XLIV
De la ville de Mien et du tombeau du roi.


À quinze journées de chemin, on vient à la ville que l’on appelle Mien (aujourd’hui Taï-Koung), qui est grande et belle. C’est la capitale du royaume de même nom ; elle est sujette du Grand Khan ; les habitants sont idolâtres et parlent une langue particulière. Il y a eu en cette ville un roi fort riche, lequel, étant près de mourir, se fit faire un tombeau dont je vais donner la description. Il fit bâtir une tour de marbre de la hauteur de dix pas et épaisse à proportion : à chaque coin du mausolée étaient des tours rondes par en haut et couvertes d’or partout ; sur le sommet de ces tours, on devait mettre plusieurs petites cloches d’or, qui devaient sonner par le souffle du vent.

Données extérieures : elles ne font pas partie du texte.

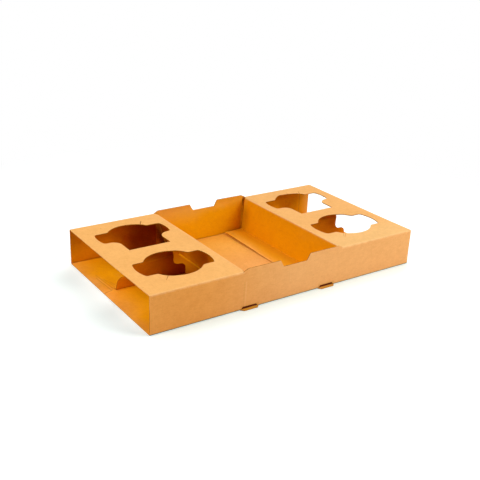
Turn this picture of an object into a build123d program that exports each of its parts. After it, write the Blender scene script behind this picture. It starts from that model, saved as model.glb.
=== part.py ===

On devait couvrir une autre tour d’argent et mettre sur le sommet des clochettes d’argent, qui devaient aussi rendre un certain son par la seule agitation du vent. Il fit bâtir ce tombeau pour immortaliser son nom et sa mémoire dans le monde[1]. Le Grand Khan, ayant subjugué la province de Mien, défendit d’endommager ce tombeau, qui était fait à l’honneur de son nom : car c’est une coutume observée parmi les Tartares de ne point troubler le repos des morts. Il y a dans cette province beaucoup d’éléphants, des bœufs sauvages, qui sont grands et beaux, des cerfs, des daims et plusieurs autres bêtes sauvages.

  1. Les découvertes faites aux temps modernes dans ces régions confirment les assertions de l’ancien voyageur.